Competition Law[1], previously governed by the Monopolies and Restrictive Trade Practices Act, 1969[2], traditionally deals with monopolies, price-fixing and cartels has now entered the sporting arena. Courts and regulators globally are grappling with the delicate balance between preserving the autonomy of sports federations and ensuring fair competition in the marketplace. India is no exception. The Competition Commission of India (CCI) has dealt with multiple cases involving cricket, hockey, and more recently, table tennis. Together, these cases raise a crucial question: Should sports federations, while historically shielded by their regulatory status should act only as referees of the game, or are they also market players bound by the rules of fair competition?
WHY IT MATTERS NOW
This is not an academic debate, rather it is being played out internationally and defining the future of sport governance.
In Europe, the European Union Court of Justice (CJEU) decided in 2023 on the extremely contentious European Super League. According to the court, UEFA and FIFA's provisions mandating advance approval for breakaway leagues have to be compatible with EU competition law. The decision was landmark as it established that even influential international sports organizations are not immune to scrutiny concerning competition.
In the US, sports leagues have traditionally received privileged treatment. Major League Baseball still enjoys its antitrust exemption dating back a century. However, the NCAA (college athletic association) has been confronted aggressively, with courts invalidating regulations limiting athlete pay.
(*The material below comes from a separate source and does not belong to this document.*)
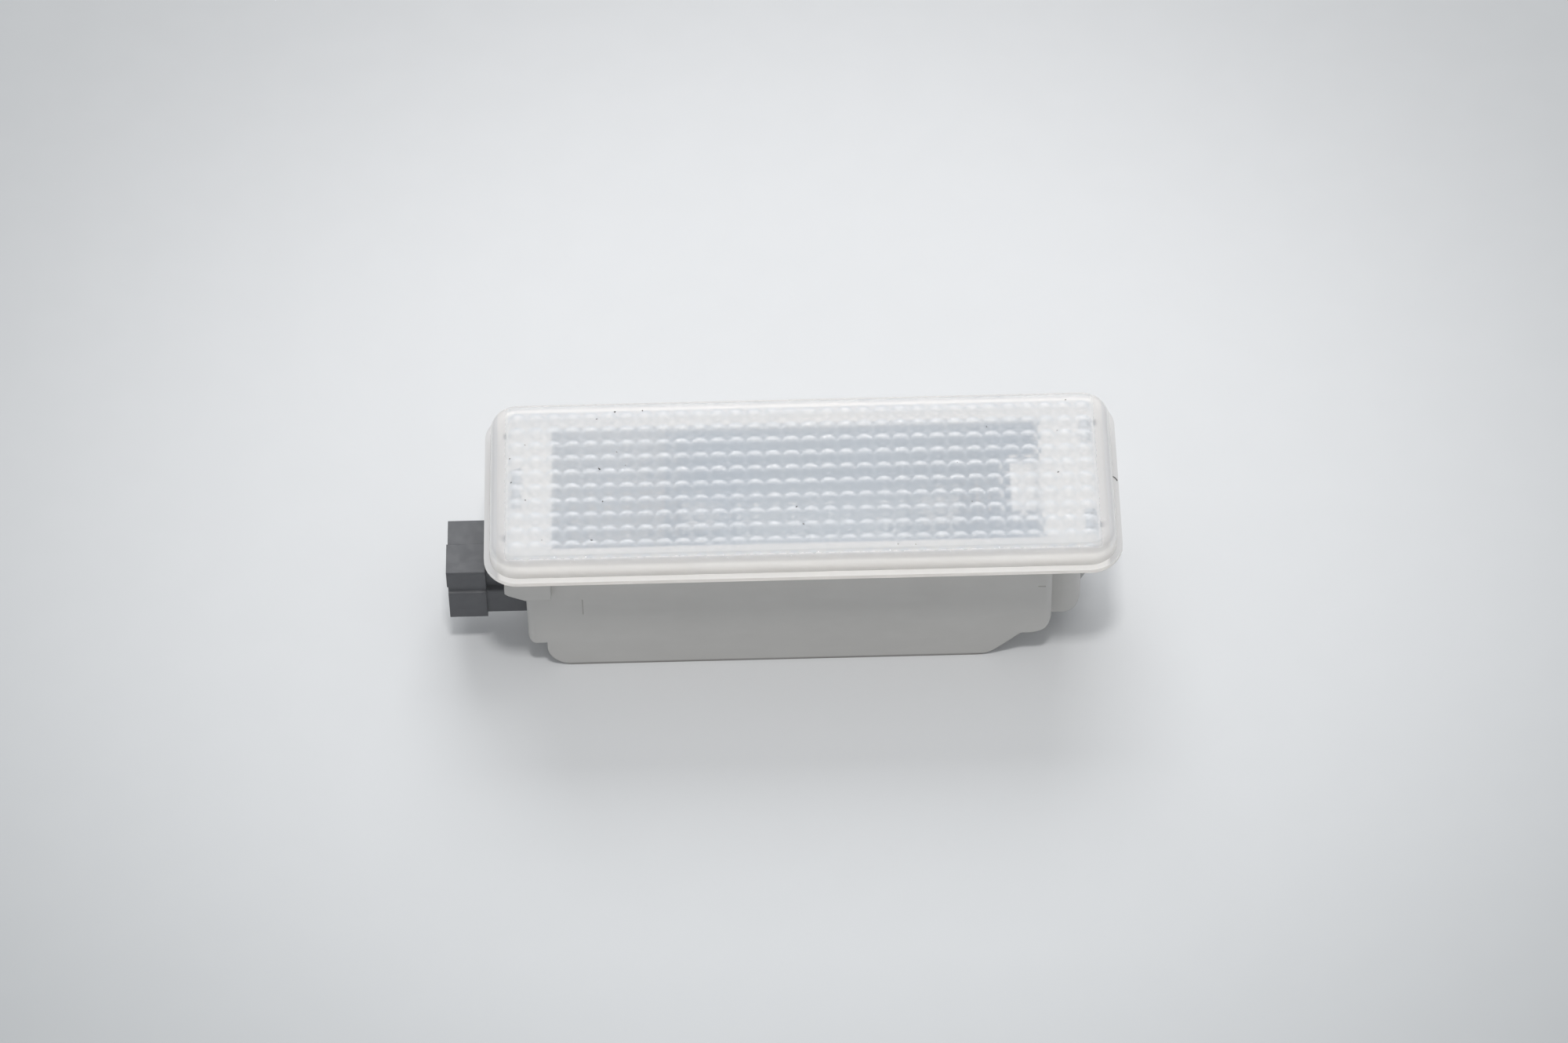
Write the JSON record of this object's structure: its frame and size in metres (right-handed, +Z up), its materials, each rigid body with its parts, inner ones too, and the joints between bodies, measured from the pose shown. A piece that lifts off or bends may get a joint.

In India, the competition law story is still evolving. Early cases against Hockey India[3] and the Board of Control for Cricket in India (BCCI)[4] revealed hesitation in regulating powerful federations. But more recent decisions, especially the Table Tennis Friendly Super League case[5] shows the CCI’s willingness to hold even non-profit federations accountable.
This prevailing global trend makes one point clear: competition law is no longer on the sidelines of sports; it is actively refereeing how the game is governed.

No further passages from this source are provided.